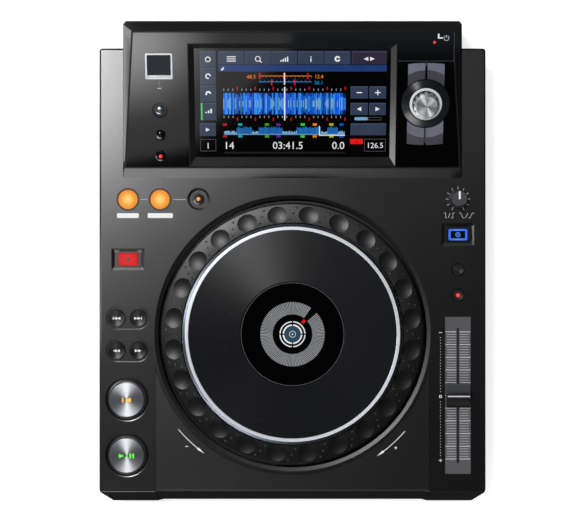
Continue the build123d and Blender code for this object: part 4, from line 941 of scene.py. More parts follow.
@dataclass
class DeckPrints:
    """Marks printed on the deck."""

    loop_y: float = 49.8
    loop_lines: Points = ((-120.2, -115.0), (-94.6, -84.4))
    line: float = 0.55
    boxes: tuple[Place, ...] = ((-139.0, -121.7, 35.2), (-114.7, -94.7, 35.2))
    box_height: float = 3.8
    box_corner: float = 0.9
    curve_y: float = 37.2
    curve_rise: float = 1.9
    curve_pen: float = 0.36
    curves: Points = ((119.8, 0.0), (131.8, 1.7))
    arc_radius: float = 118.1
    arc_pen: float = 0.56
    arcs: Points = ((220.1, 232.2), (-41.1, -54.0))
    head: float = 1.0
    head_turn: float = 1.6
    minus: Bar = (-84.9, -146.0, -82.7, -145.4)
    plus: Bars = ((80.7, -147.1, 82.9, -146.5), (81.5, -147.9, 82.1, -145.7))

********

§ PROMPT
Your task is to output all of the data above word for word.

§ SOLUTION FOR THIS PROBLEM
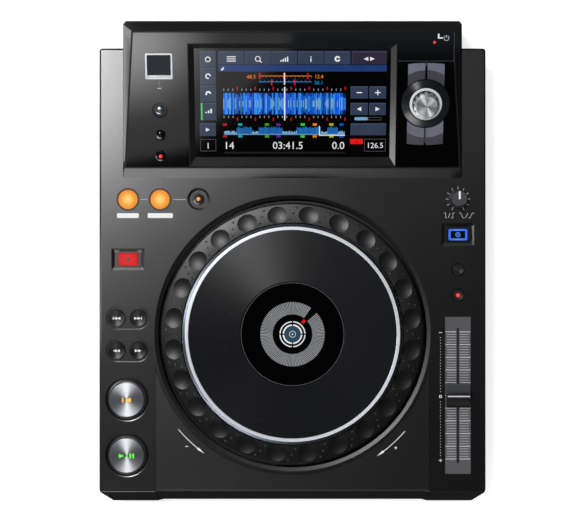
Continue the build123d and Blender code for this object: part 4, from line 941 of scene.py. More parts follow.
@dataclass
class DeckPrints:
    """Marks printed on the deck."""

    loop_y: float = 49.8
    loop_lines: Points = ((-120.2, -115.0), (-94.6, -84.4))
    line: float = 0.55
    boxes: tuple[Place, ...] = ((-139.0, -121.7, 35.2), (-114.7, -94.7, 35.2))
    box_height: float = 3.8
    box_corner: float = 0.9
    curve_y: float = 37.2
    curve_rise: float = 1.9
    curve_pen: float = 0.36
    curves: Points = ((119.8, 0.0), (131.8, 1.7))
    arc_radius: float = 118.1
    arc_pen: float = 0.56
    arcs: Points = ((220.1, 232.2), (-41.1, -54.0))
    head: float = 1.0
    head_turn: float = 1.6
    minus: Bar = (-84.9, -146.0, -82.7, -145.4)
    plus: Bars = ((80.7, -147.1, 82.9, -146.5), (81.5, -147.9, 82.1, -145.7))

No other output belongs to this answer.